The Governments appealed the District Court’s apportionment, and Shell cross-appealed the court’s finding of liability. The Court of Appeals acknowledged that Shell did not qualify as a “traditional” arranger under § 9607(a)(3), insofar as it had not contracted with B&B to directly dispose of a hazardous waste product. 520 F. 3d 918, 948 (CA9 2008). Nevertheless, the court stated that Shell could still be held liable under a “ ‘broader’ category of arranger liability” if the “disposal of hazardous wastes [wa]s a foreseeable byproduct of, *607but not the purpose of, the transaction giving rise to” arranger liability. Ibid. Relying on CERCLA’s definition of “disposal,” which covers acts such as “leaking” and “spilling,” 42 U. S. C. §6903(3), the Ninth Circuit concluded that an entity could arrange for “disposal” “even if it did not intend to dispose” of a hazardous substance. 520 F. 3d, at 949.
Applying that theory of arranger liability to the District Court’s findings of fact, the Ninth Circuit held that Shell arranged for the disposal of a hazardous substance through its sale and delivery of D-D:
“Shell arranged for delivery of the substances to the site by its subcontractors; was aware of, and to some degree dictated, the transfer arrangements; knew that some leakage was likely in the transfer process; and provided advice and supervision concerning safe transfer and storage.
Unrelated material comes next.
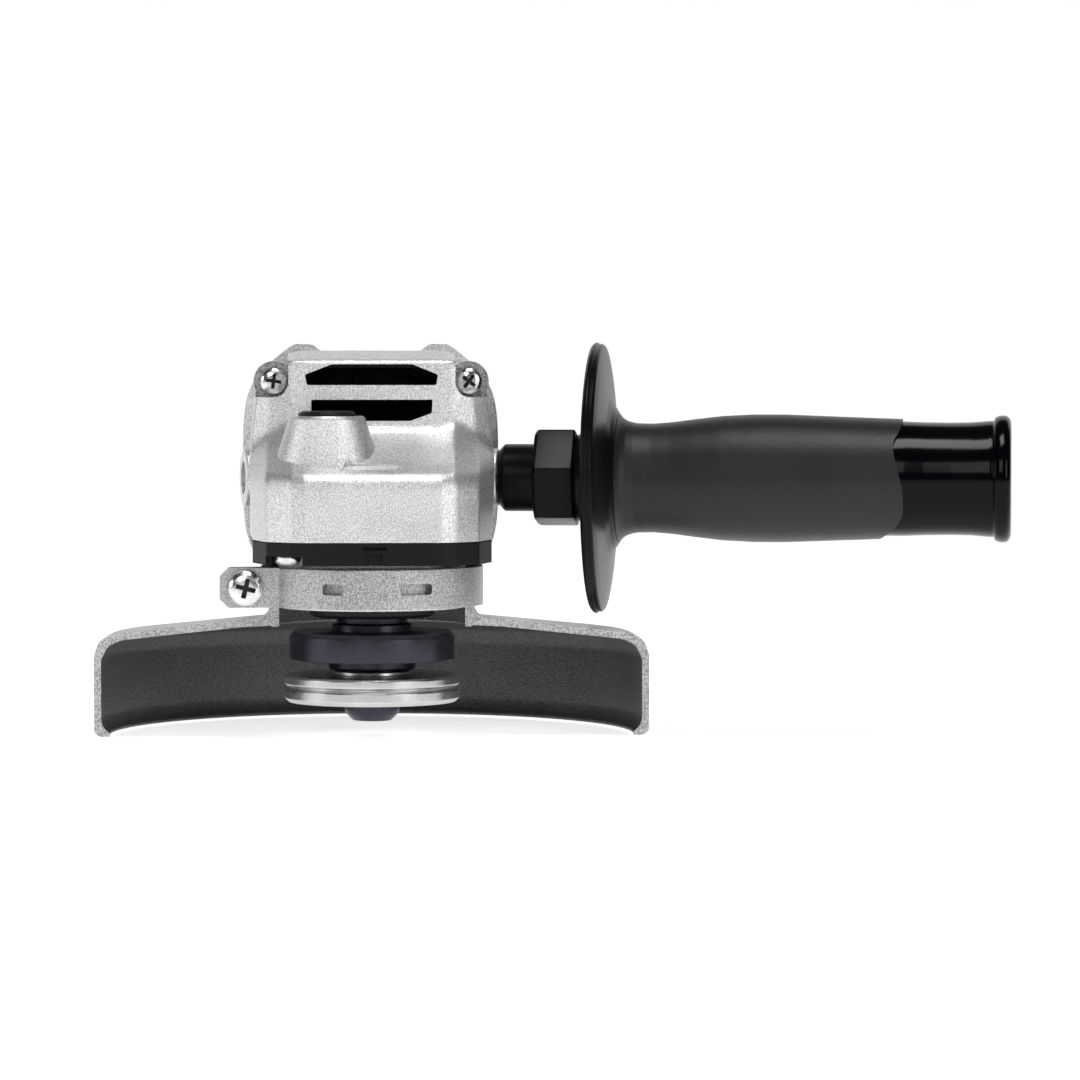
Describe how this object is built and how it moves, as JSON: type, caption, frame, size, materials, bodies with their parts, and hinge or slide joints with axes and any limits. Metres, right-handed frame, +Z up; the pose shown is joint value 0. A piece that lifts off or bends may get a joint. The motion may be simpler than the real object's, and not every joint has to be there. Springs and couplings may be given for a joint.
{
  "type": "angle grinder",
  "caption": "Hand-held angle grinder with a bevel gear head, a half-round wheel guard on a clamp band, a side handle with a hand disc, and a slide switch.",
  "frame": {"origin": "centre of the flat end face of the output spindle", "axes": "+X towards the side handle, +Y back along the motor to the cord inlet, +Z up from the spindle end towards the gear head"},
  "size_m": [0.2362, 0.293, 0.1002],
  "materials": {
    "cast_aluminium": "bare die casting with a fine grain",
    "guard_steel": "satin silver paint",
    "dark_steel": "blackened steel",
    "zinc_steel": "bright zinc plate",
    "plain_steel": "ground steel",
    "laminations": "stacked steel sheets",
    "copper": "enamelled copper wire and bar",
    "brass": "plain brass",
    "carbon": "pressed carbon",
    "black_plastic": "fine matte black moulding",
    "gloss_plastic": "smooth glossy black moulding",
    "soft_rubber": "soft matte grip rubber"
  },
  "bodies": {
    "housing": {"bearing_flange": "cast_aluminium", "bearing_retainer": "black_plastic", "cord_inlet": "soft_rubber", "fan_baffle": "black_plastic", "field_coil_lower": "copper", "field_coil_upper": "copper", "flange_cover": "black_plastic", "flange_screw_1": "zinc_steel", "flange_screw_2": "zinc_steel", "flange_screw_3": "zinc_steel", "flange_screw_4": "zinc_steel", "front_bearing": "plain_steel", "gear_housing": "cast_aluminium", "grip_sleeve": "soft_rubber", "handle_core": "black_plastic", "handle_end": "gloss_plastic", "handle_stud": "zinc_steel", "housing_screw_1": "zinc_steel", "housing_screw_2": "zinc_steel", "housing_screw_3": "zinc_steel", "housing_screw_4": "zinc_steel", "left_brush_holder": "brass", "left_brush_spring": "plain_steel", "lock_spring": "plain_steel", "motor_housing": "black_plastic", "needle_bush": "brass", "rear_bearing": "plain_steel", "rear_handle_left": "black_plastic", "rear_handle_right": "black_plastic", "rear_screw_1": "zinc_steel", "rear_screw_2": "zinc_steel", "rear_screw_3": "zinc_steel", "right_brush_holder": "brass", "right_brush_spring": "plain_steel", "spindle_bearing_balls": "plain_steel", "spindle_bearing_outer_race": "plain_steel", "stator_core": "laminations", "switch_unit": "black_plastic"},
    "spindle_group": {"spindle": "dark_steel", "inner_flange": "dark_steel", "clamp_nut": "zinc_steel", "drive_gear": "plain_steel", "spindle_bearing_inner_race": "plain_steel"},
    "rotor": {"armature_shaft": "plain_steel", "pinion": "plain_steel", "pinion_nut": "plain_steel", "armature_core": "laminations", "armature_windings": "copper", "commutator": "copper", "fan": "black_plastic"},
    "spindle_lock": {"lock_button": "black_plastic", "lock_pin": "plain_steel"},
    "wheel_guard": {"guard_shell": "guard_steel", "clamp_band": "guard_steel", "clamp_screw": "zinc_steel", "clamp_square_nut": "zinc_steel"},
    "slide_switch": {"switch_button": "black_plastic", "switch_rod": "black_plastic"},
    "brush_left": {"left_brush": "carbon"},
    "brush_right": {"right_brush": "carbon"}
  },
  "joints": [
    {"name": "armature_spin", "type": "hinge", "parent": "housing", "child": "rotor", "pos_m": [0, 0.06, 0.064], "axis": [0, 1, 0], "continuous": true},
    {"name": "spindle_spin", "type": "hinge", "parent": "housing", "child": "spindle_group", "pos_m": [0, 0, 0], "axis": [0, 0, 1], "continuous": true},
    {"name": "lock_press", "type": "slide", "parent": "housing", "child": "spindle_lock", "axis": [0, 0, -1], "range_m": [0, 0.004], "stiffness_N_per_m": 600, "deforming": ["lock_spring"]},
    {"name": "guard_turn", "type": "hinge", "parent": "housing", "child": "wheel_guard", "pos_m": [0, 0, 0.03], "axis": [0, 0, 1], "range_deg": [-30, 120]},
    {"name": "switch_slide", "type": "slide", "parent": "housing", "child": "slide_switch", "axis": [0, -1, 0], "range_m": [0, 0.006]},
    {"name": "left_brush_wear", "type": "slide", "parent": "housing", "child": "brush_left", "axis": [-1, 0, 0], "range_m": [0, 0.003], "stiffness_N_per_m": 300, "deforming": ["left_brush_spring"]},
    {"name": "right_brush_wear", "type": "slide", "parent": "housing", "child": "brush_right", "axis": [1, 0, 0], "range_m": [0, 0.003], "stiffness_N_per_m": 300, "deforming": ["right_brush_spring"]}
  ],
  "couplings": [
    {"joint": "spindle_spin", "follows": "armature_spin", "ratio": 0.33333}
  ]
}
Disposal of a hazardous substance was thus a necessary part of the sale and delivery process.” Id., at 950.
Under such circumstances, the court concluded, arranger liability was not precluded by the fact that the purpose of Shell’s action had been to transport a useful and previously unused product to B&B for sale.
On the subject of apportionment, the Court of Appeals found “no dispute” on the question whether the harm caused by Shell and the Railroads was capable of apportionment. Id., at 942. The court observed that a portion of the site contamination occurred before the Railroad parcel became part of the facility, only some of the hazardous substances were stored on the Railroad parcel, and “only some of the water on the facility washed over the Railroads’ site.” Ibid. With respect to Shell, the court noted that not all of the hazardous substances spilled on the facility had been sold by Shell. Given those facts, the court readily concluded that “the contamination traceable to the Railroads and Shell, with adequate information, would be allocable, as would be the *608cost of cleaning up that contamination.” Ibid. Nevertheless, the Court of Appeals held that the District Court erred in finding that the record established a reasonable basis for apportionment. Because the burden of proof on the question of apportionment rested with Shell and the Railroads, the Court of Appeals reversed the District Court’s apportionment of liability and held Shell and the Railroads jointly and severally liable for the Governments’ cost of responding to the contamination of the Arvin facility.
The Railroads and Shell moved for rehearing en banc, which the Court of Appeals denied over the dissent of eight judges. See id., at 952 (Bea, J., dissenting). We granted certiorari to determine whether Shell was properly held liable as an entity that had “arranged for disposal” of hazardous substances within the meaning of § 9607(a)(3), and whether Shell and the Railroads were properly held liable for all response costs incurred by EPA and the State of California. See 554 U. S. 945 (2008). Finding error on both points, we now reverse.
II
CERCLA imposes strict liability for environmental contamination upon four broad classes of PRPs:
“(1) the owner and operator of a vessel or a facility,
“(2) any person[5] who at the time of disposal of any hazardous substance owned or operated any facility at which such hazardous substances were disposed of,
“(3) any person who by contract, agreement, or otherwise arranged for disposal or treatment, or arranged with a transporter for transport for disposal or treat*609ment, of hazardous substances owned or possessed by such person, by any other party or entity, at any facility or incineration vessel owned or operated by another party or entity and containing such hazardous substances, and
“(4) any person who accepts or accepted any hazardous substances for transport to disposal or treatment facilities, incineration vessels or sites selected by such person, from which there is a release, or a threatened release which causes the incurrence of response costs, of a hazardous substance ...42 U. S. C. § 9607(a).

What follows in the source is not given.